A critical investment tool which has been central to the rebuilding of our American economy – especially in diverse communities – is at serious risk as a provision in the $1.8 trillion American Families Plan is under consideration in Washington, DC.
The proposed cap on 1031 exchanges at $500,000 included in the plan is shortsighted and counterproductive. A cap on 1031 exchanges right now would severely restrict the ability and willingness to reinvest in commercial real estate and redevelop properties at a time in our nation’s economy when eager, courageous, and committed investors are needed more than ever.
IRC 1031 like-kind exchanges have allowed investors to defer taxes on the sale of a property if the proceeds are reinvested in a new property. 1031 exchanges have always been a cornerstone of a healthy and vibrant commercial real estate market. An academic study by Professors Ling and Petrova confirmed that investors who leveraged 1031 exchanges made appreciably greater capital investment into their properties than those without an exchange.
Strategic reinvestments to redevelop underperforming properties have generated immediate economic benefits – including jobs, labor income, property taxes and Federal taxes – far in excess of the Federal taxes deferred.

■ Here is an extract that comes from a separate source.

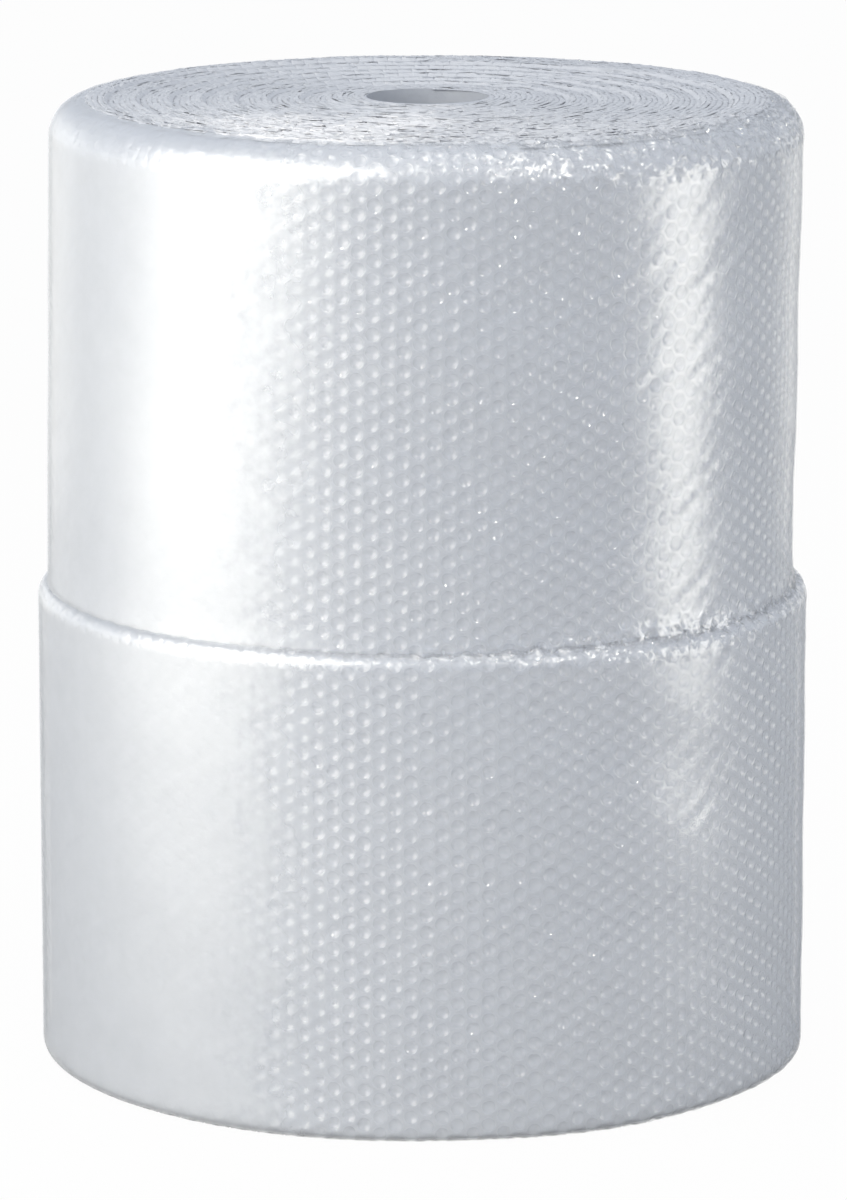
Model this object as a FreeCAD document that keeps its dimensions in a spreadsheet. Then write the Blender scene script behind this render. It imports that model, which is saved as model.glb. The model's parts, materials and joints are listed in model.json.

Without 1031 exchanges, many of my (Lippitt) clients would do nothing. Currently, investors large and small can defer taxes, add capital, and buy property that wouldn’t be possible without 1031. Some use it to upsize, others to downsize. Either way, the taxes are paid in full at upon sale.
Needed Capital for in Underserved Communities
More recently, the Black American community has increased its share of the commercial real estate investment market through the prudent use of 1031 like-kind exchanges, making a critical reinvestment in their communities while building personal wealth.